Phonetic poems were just one aspect of his versatility. He produced visual and concrete poetry, alongside collage, frottage and »alchymage«. Unlike phonetic poems, encoding in visual symbols implies that the instantiation of a poem cannot be set down in writing, and the opportunities offered by sound recording technology place his original recordings in a direct relationship with aural, chthonic and physical poetry.
Novák thereby restored to poetry its archetypal immediacy, allowing it to operate outside the written word. In the 1950s and ’60s Novák’s phonetic and experimental poetry was also surely influenced by the political situation, and his work was a response to the voiding of the meaning of language, to the »entropy, degradation and manipulation of official newspeak policy«, in the words of the art critic and visual poet Jiří Valoch.
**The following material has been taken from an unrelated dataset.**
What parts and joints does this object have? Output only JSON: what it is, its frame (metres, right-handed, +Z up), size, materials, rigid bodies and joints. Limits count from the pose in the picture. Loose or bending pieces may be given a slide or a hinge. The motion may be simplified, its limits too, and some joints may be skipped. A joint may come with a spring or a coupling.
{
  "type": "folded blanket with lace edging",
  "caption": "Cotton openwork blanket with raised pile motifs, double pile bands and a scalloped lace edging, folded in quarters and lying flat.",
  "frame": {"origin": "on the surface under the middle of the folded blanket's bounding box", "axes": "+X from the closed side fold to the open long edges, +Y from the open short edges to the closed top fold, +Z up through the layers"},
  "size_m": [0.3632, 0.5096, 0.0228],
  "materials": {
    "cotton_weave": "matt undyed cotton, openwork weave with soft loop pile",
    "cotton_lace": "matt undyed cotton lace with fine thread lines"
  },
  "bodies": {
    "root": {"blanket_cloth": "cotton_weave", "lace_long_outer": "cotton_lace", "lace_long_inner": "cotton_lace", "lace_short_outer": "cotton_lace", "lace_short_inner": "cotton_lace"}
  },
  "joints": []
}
Olga Karlíková and the Structures of the Language of Natural Speech
The search for connections between natural processes, graphic symbols and common algorithms of reality led the painter Olga Karlíková (1923–2004) to study birdsong, recording its cadences in the lines of her drawings. Her apparently abstract drawings and paintings are reminiscent of cycles of manuscript texts, written using a language of symbols, or graphic notations for music performances. Karlíková’s hundreds of drawings and dozens of paintings are a seismographic record of processes in nature, tracing the motion of the hand and eye and guided by hearing. From 1966 on, Karlíková sought her own conception of structural landscape painting directly in the countryside. She sketched the constantly changing choreography and orchestration of the countryside, its seemingly identical and yet always different contours in spring and summer, resonant with larks, finches, warblers, blackbirds, tits, swallows, crows and swifts. She systematically compiled »registers« of script referring to sonic formulas for the language of animal communication, and she studied and recorded the motion of different bird species in flight. Her drawings have a kinship with graphic scores, and they oscillate between purely visual perception and musical form and moment, capturing the sequentiality and uniqueness of the morphology of a particular place.
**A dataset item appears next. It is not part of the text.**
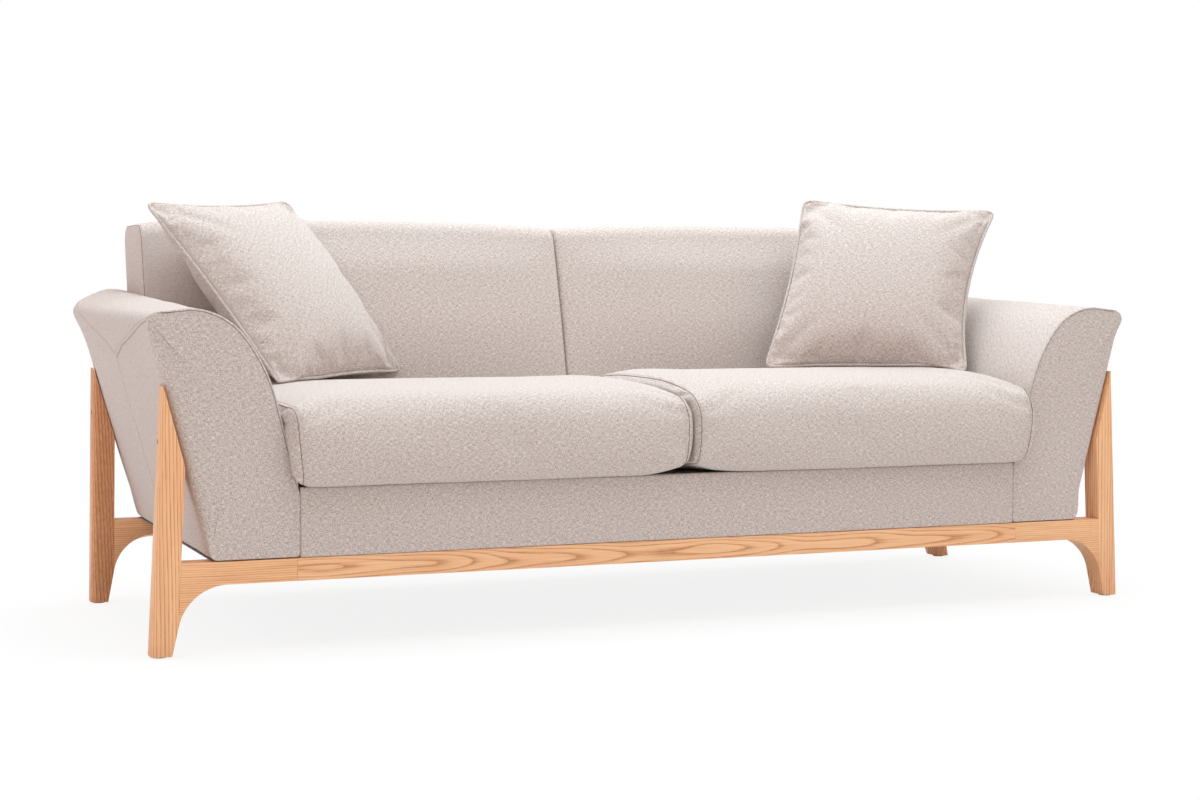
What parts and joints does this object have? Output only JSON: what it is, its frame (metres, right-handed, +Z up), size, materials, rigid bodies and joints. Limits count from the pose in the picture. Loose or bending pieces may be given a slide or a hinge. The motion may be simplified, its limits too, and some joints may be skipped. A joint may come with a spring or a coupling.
{
  "type": "sofa",
  "caption": "Upholstered sofa with flared rolled arms, loose seat cushions, piped scatter cushions and splayed solid wood leg frames.",
  "frame": {"origin": "on the floor, midway across the width and the depth", "axes": "+X along the sofa towards its left-hand arm as one sits, +Y towards the back, +Z up; the sofa faces -Y"},
  "size_m": [2.112, 0.942, 0.8443],
  "materials": {
    "ash": "clear satin lacquer over pale ash",
    "beech": "planed, unfinished",
    "plywood": "sawn, unfinished",
    "steel": "zinc plated",
    "glide": "moulded",
    "lining": "plain black lining cloth",
    "webbing": "elastic webbing",
    "foam": "cut foam",
    "filling": "fibre filling in a white inner case",
    "zip": "coil zip on woven tape",
    "weave_body": "melange weave, matte",
    "weave_back": "melange weave, matte",
    "weave_seat": "melange weave, matte",
    "weave_scatter": "melange weave, matte"
  },
  "bodies": {
    "sofa_body": {"post_front_left": "ash", "post_front_right": "ash", "post_rear_left": "ash", "post_rear_right": "ash", "bracket_front_left": "ash", "bracket_front_right": "ash", "bracket_rear_left": "ash", "bracket_rear_right": "ash", "rail_front": "ash", "rail_rear": "ash", "frame_dowels": "beech", "foot_glides": "glide", "post_bolts": "steel", "post_inserts": "steel", "rail_screws": "steel", "base_board_front": "plywood", "base_board_rear": "plywood", "base_board_left": "plywood", "base_board_right": "plywood", "base_beam": "plywood", "spring_batten": "beech", "corner_blocks": "plywood", "springs_left": "steel", "springs_right": "steel", "spring_clips": "steel", "seat_deck": "lining", "apron_pad": "weave_body", "dust_cover": "lining", "arm_panel_front_left": "plywood", "arm_panel_front_right": "plywood", "arm_panel_rear_left": "plywood", "arm_panel_rear_right": "plywood", "arm_rail_top_left": "beech", "arm_rail_top_right": "beech", "arm_rail_side_left": "beech", "arm_rail_side_right": "beech", "arm_pad_left": "weave_body", "arm_pad_right": "weave_body", "back_rail_top": "beech", "back_rail_low": "beech", "back_uprights": "beech", "back_webbing": "webbing", "back_pad_left": "weave_back", "back_pad_right": "weave_back", "back_panel": "weave_body"},
    "seat_left": {"seat_cushion_left": "weave_seat", "seat_core_left": "foam", "seat_zip_left": "zip"},
    "seat_right": {"seat_cushion_right": "weave_seat", "seat_core_right": "foam", "seat_zip_right": "zip"},
    "scatter_left": {"scatter_cushion_left": "weave_scatter", "scatter_filling_left": "filling"},
    "scatter_right": {"scatter_cushion_right": "weave_scatter", "scatter_filling_right": "filling"}
  },
  "joints": [
    {"name": "seat_left_lift", "type": "slide", "parent": "sofa_body", "child": "seat_left", "axis": [0, 0, 1], "range_m": [0, 0.53]},
    {"name": "seat_right_lift", "type": "slide", "parent": "sofa_body", "child": "seat_right", "axis": [0, 0, 1], "range_m": [0, 0.53]},
    {"name": "scatter_left_lift", "type": "slide", "parent": "seat_left", "child": "scatter_left", "axis": [0, 0, 1], "range_m": [0, 0.4]},
    {"name": "scatter_right_lift", "type": "slide", "parent": "seat_right", "child": "scatter_right", "axis": [0, 0, 1], "range_m": [0, 0.4]}
  ]
}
These aspects of her work are – evidently intuitively – in line with contemporary concepts in world art concerning the inseparability of man and nature, and with the ideas of Gregory Bateson, John Cage and Olivier Messiaen.
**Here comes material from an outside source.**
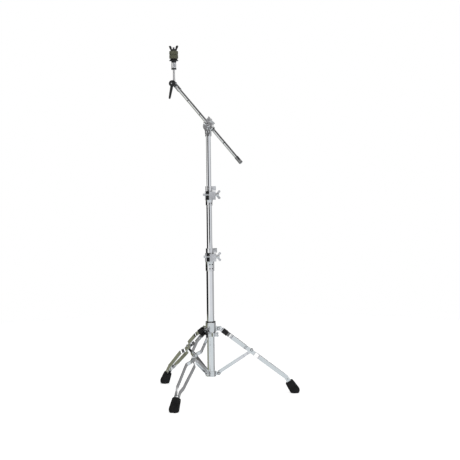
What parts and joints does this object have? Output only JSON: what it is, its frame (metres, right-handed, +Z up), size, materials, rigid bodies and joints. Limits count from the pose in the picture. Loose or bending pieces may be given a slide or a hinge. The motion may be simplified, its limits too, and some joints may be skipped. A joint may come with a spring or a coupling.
{
  "type": "cymbal boom stand",
  "caption": "Folding tripod stand with a telescopic column, a tilting and sliding boom, and a felt-padded cymbal tilter at its upper end.",
  "frame": {"origin": "middle of the whole stand's plan outline, on the floor; the column's axis is at x = -0.081471 m, y = 0", "axes": "+Z up the column, +X along leg 1, the boom rises towards -X and slightly +Y"},
  "size_m": [0.5244, 0.6004, 1.3405],
  "materials": {
    "chrome_tube": "bright plated steel tube",
    "leg_steel": "bright plated flat bar",
    "cast_chrome": "plated casting, slightly soft",
    "foot_rubber": "matt moulded rubber",
    "nylon": "black nylon",
    "black_plastic": "satin moulded plastic",
    "wool_felt": "pressed wool felt"
  },
  "bodies": {
    "base": {"lower_tube": "chrome_tube", "tube_plug": "black_plastic", "lower_collar": "cast_chrome", "lower_clamp": "cast_chrome", "lower_bushing": "nylon", "lower_bolt": "cast_chrome"},
    "brace_1": {"brace_1": "chrome_tube", "brace_pin_1": "cast_chrome"},
    "leg_1": {"leg_1_left_strip": "leg_steel", "leg_1_right_strip": "leg_steel", "leg_1_sleeve": "black_plastic", "foot_1": "foot_rubber", "hip_rivet_1": "cast_chrome", "knee_rivet_1": "cast_chrome"},
    "brace_2": {"brace_2": "chrome_tube", "brace_pin_2": "cast_chrome"},
    "leg_2": {"leg_2_left_strip": "leg_steel", "leg_2_right_strip": "leg_steel", "leg_2_sleeve": "black_plastic", "foot_2": "foot_rubber", "hip_rivet_2": "cast_chrome", "knee_rivet_2": "cast_chrome"},
    "brace_3": {"brace_3": "chrome_tube", "brace_pin_3": "cast_chrome"},
    "leg_3": {"leg_3_left_strip": "leg_steel", "leg_3_right_strip": "leg_steel", "leg_3_sleeve": "black_plastic", "foot_3": "foot_rubber", "hip_rivet_3": "cast_chrome", "knee_rivet_3": "cast_chrome"},
    "leg_collar": {"leg_collar": "cast_chrome", "collar_bushing": "nylon"},
    "collar_wing_screw": {"collar_wing_screw": "cast_chrome"},
    "lower_wing_nut": {"lower_wing_nut": "cast_chrome"},
    "lower_lock": {"lower_memory_lock": "cast_chrome", "lower_lock_screw": "cast_chrome"},
    "middle_column": {"middle_tube": "chrome_tube", "upper_clamp": "cast_chrome", "upper_bushing": "nylon", "upper_bolt": "cast_chrome"},
    "upper_wing_nut": {"upper_wing_nut": "cast_chrome"},
    "upper_lock": {"upper_memory_lock": "cast_chrome", "upper_lock_screw": "cast_chrome"},
    "upper_column": {"upper_tube": "chrome_tube", "tilter_post": "cast_chrome"},
    "tilter_wing_screw": {"tilter_wing_screw": "cast_chrome"},
    "boom_clamp": {"boom_clamp": "cast_chrome"},
    "boom_wing_screw": {"boom_wing_screw": "cast_chrome"},
    "boom_bushing": {"boom_bushing": "nylon"},
    "boom": {"boom_tube": "chrome_tube", "boom_end_cap": "cast_chrome", "boom_yoke": "cast_chrome", "tilt_bolt": "cast_chrome"},
    "tilt_lever": {"tilt_lever": "black_plastic"},
    "cymbal_rod": {"cymbal_rod": "chrome_tube", "seat_sleeve": "chrome_tube", "cymbal_seat": "black_plastic", "felt_lower": "wool_felt"},
    "felt_upper": {"felt_upper": "wool_felt"},
    "cymbal_wing_nut": {"cymbal_wing_nut": "black_plastic"}
  },
  "joints": [
    {"name": "tripod_fold", "type": "hinge", "parent": "base", "child": "brace_1", "pos_m": [-0.05267, 0, 0.0861], "axis": [0, -1, 0], "range_deg": [-6, 48]},
    {"name": "brace_2_hinge", "type": "hinge", "parent": "base", "child": "brace_2", "pos_m": [-0.09587, 0.02494, 0.0861], "axis": [0.866, 0.5, 0], "range_deg": [-6, 48]},
    {"name": "brace_3_hinge", "type": "hinge", "parent": "base", "child": "brace_3", "pos_m": [-0.09587, -0.02494, 0.0861], "axis": [-0.866, 0.5, 0], "range_deg": [-6, 48]},
    {"name": "knee_1", "type": "hinge", "parent": "brace_1", "child": "leg_1", "pos_m": [0.07533, 0, 0.17244], "axis": [0, -1, 0], "range_deg": [-96, 12]},
    {"name": "knee_2", "type": "hinge", "parent": "brace_2", "child": "leg_2", "pos_m": [-0.15987, 0.1358, 0.17244], "axis": [0.866, 0.5, 0], "range_deg": [-96, 12]},
    {"name": "knee_3", "type": "hinge", "parent": "brace_3", "child": "leg_3", "pos_m": [-0.15987, -0.1358, 0.17244], "axis": [-0.866, 0.5, 0], "range_deg": [-96, 12]},
    {"name": "collar_hinge", "type": "hinge", "parent": "leg_1", "child": "leg_collar", "pos_m": [-0.05267, 0, 0.25878], "axis": [0, -1, 0], "range_deg": [-6, 48]},
    {"name": "collar_wing_screw_spin", "type": "hinge", "parent": "leg_collar", "child": "collar_wing_screw", "pos_m": [-0.06327, -0.02036, 0.238], "axis": [0.9135, 0.4067, 0], "continuous": true},
    {"name": "lower_wing_nut_spin", "type": "hinge", "parent": "base", "child": "lower_wing_nut", "pos_m": [-0.05885, -0.02542, 0.536], "axis": [0.9936, -0.1132, 0], "continuous": true},
    {"name": "middle_swivel", "type": "hinge", "parent": "base", "child": "lower_lock", "pos_m": [-0.08147, 0, 0.558], "axis": [0, 0, 1], "continuous": true},
    {"name": "middle_slide", "type": "slide", "parent": "lower_lock", "child": "middle_column", "axis": [0, 0, 1], "range_m": [-0.162, 0.15]},
    {"name": "upper_wing_nut_spin", "type": "hinge", "parent": "middle_column", "child": "upper_wing_nut", "pos_m": [-0.05849, -0.02224, 0.771], "axis": [0.9936, -0.1132, 0], "continuous": true},
    {"name": "upper_swivel", "type": "hinge", "parent": "middle_column", "child": "upper_lock", "pos_m": [-0.08147, 0, 0.794], "axis": [0, 0, 1], "continuous": true},
    {"name": "upper_slide", "type": "slide", "parent": "upper_lock", "child": "upper_column", "axis": [0, 0, 1], "range_m": [-0.187, 0.11]},
    {"name": "boom_tilt", "type": "hinge", "parent": "upper_column", "child": "boom_clamp", "pos_m": [-0.07299, 0.017, 1.03], "axis": [0.4462, 0.8949, 0], "range_deg": [-60, 45]},
    {"name": "tilter_wing_screw_spin", "type": "hinge", "parent": "upper_column", "child": "tilter_wing_screw", "pos_m": [-0.08591, -0.0089, 1.03], "axis": [-0.4462, -0.8949, 0], "continuous": true},
    {"name": "boom_wing_screw_spin", "type": "hinge", "parent": "boom_clamp", "child": "boom_wing_screw", "pos_m": [-0.07207, 0.02699, 1.05347], "axis": [0.4462, 0.8949, 0], "continuous": true},
    {"name": "boom_roll", "type": "hinge", "parent": "boom_clamp", "child": "boom_bushing", "pos_m": [-0.07299, 0.017, 1.03], "axis": [-0.5918, 0.2951, 0.7501], "continuous": true},
    {"name": "boom_slide", "type": "slide", "parent": "boom_bushing", "child": "boom", "axis": [-0.5918, 0.2951, 0.7501], "range_m": [-0.153, 0.115]},
    {"name": "cymbal_tilt", "type": "hinge", "parent": "boom", "child": "cymbal_rod", "pos_m": [-0.20379, 0.08222, 1.19578], "axis": [0.4462, 0.8949, 0], "range_deg": [-95, 90]},
    {"name": "tilt_lever_swing", "type": "hinge", "parent": "boom", "child": "tilt_lever", "pos_m": [-0.20379, 0.08222, 1.19578], "axis": [0.4462, 0.8949, 0], "continuous": true},
    {"name": "top_felt_lift", "type": "slide", "parent": "cymbal_rod", "child": "felt_upper", "axis": [0, 0, 1], "range_m": [0, 0.01]},
    {"name": "cymbal_wing_nut_spin", "type": "hinge", "parent": "felt_upper", "child": "cymbal_wing_nut", "pos_m": [-0.20379, 0.08222, 1.19578], "axis": [0, 0, 1], "continuous": true}
  ],
  "couplings": [
    {"joint": "brace_2_hinge", "follows": "tripod_fold", "ratio": 1},
    {"joint": "brace_3_hinge", "follows": "tripod_fold", "ratio": 1},
    {"joint": "knee_1", "follows": "tripod_fold", "ratio": -2},
    {"joint": "knee_2", "follows": "tripod_fold", "ratio": -2},
    {"joint": "knee_3", "follows": "tripod_fold", "ratio": -2},
    {"joint": "collar_hinge", "follows": "tripod_fold", "ratio": 1}
  ]
}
The visual artist and performer Jan Steklík (b. 1938), head of the art group »The Křížovnická School of Humour without Wit«, devised his own version of a poetic, artistic parallel world. There is also the work of Milan Knížák in the 1960s and ’70s, with his concept of Broken Music, and the impulsive works of »musique concrète« he made in the »Aktual« group. Thanks to his membership of Fluxus International, he was one of the few Czech artists to achieve international prominence.
File under »Underground«
The intergenerational continuity in the art community in the two decades following the occupation by Warsaw Pact forces in 1968 did not entirely vanish, but its survival was due more to activities taking place on the level of personal contacts, or within the semi-official or dissident art scenes. For many years, information was distributed in the form of »samizdat«, where the copying of recorded music was as important as the replication of texts. The Czech music and literary underground played a key role during this time, where there were a number of artists who proclaimed the younger generation’s radical anti-establishment views. Concerts and recordings by the rock band »The Plastic People of the Universe« (managed by the underground spokesman Ivan Martin Jirous), as well as affiliated bands such as »DG 307« and »Umělá hmota«, attained an almost mythical status in the 1970s, and were symbols of defiance against the totalitarian state. Equally important, however, were the activities of a number of organisations that straddled the official and alternative art scenes.
A pivotal role was played by the publishing and organisational activities of the »Jazz Section-Artforum«, which was set up in 1971 as part of the Musician’s Union. Civil disobedience expressed by means of promoting jazz, and later rock, found its strongest support in the Jazz Section, as any alternative to the official political structures was by then illegal. Thanks to the Jazz Section, the annual »Prague Jazz Days festival« became an opportunity to hear contemporary forms of jazz, jazz fusion and alternative rock. There were also concerts of experimental classical music that would not have been included in official festivals. Here there was improvised music, jazz fusion, rock and world music, and performances of graphic scores by Milan Grygar, the percussionist Alan Vitouš and the multi-instrumentalist Jiří Stivín. The Jazz Section’s publishing activities produced dozens of publications on music, fine art, performance and conceptual art, which found their way to attentive readers of all ages throughout the country. Tens of thousands of fans went to the festivals, and in 1984 the state, sensing the danger of change that the Jazz Section might induce, used the courts to dissolve the organisation. In the lead-up to the momentous year of 1989, several members of the Jazz Section joined forces with the dissidents, and it played an important role as one of a handful of organisations that were capable of coping with the logistics in the chaos of the Velvet Revolution. In the initial years after the revolution a certain revolutionary ethos remained, with strategies for anti-establishment, critical and authentic culture continuing, but gradually culture and art came to play the standard role familiar in more stable societies that have not been afflicted by as many changes as has Czechoslovakia over the last sixty years.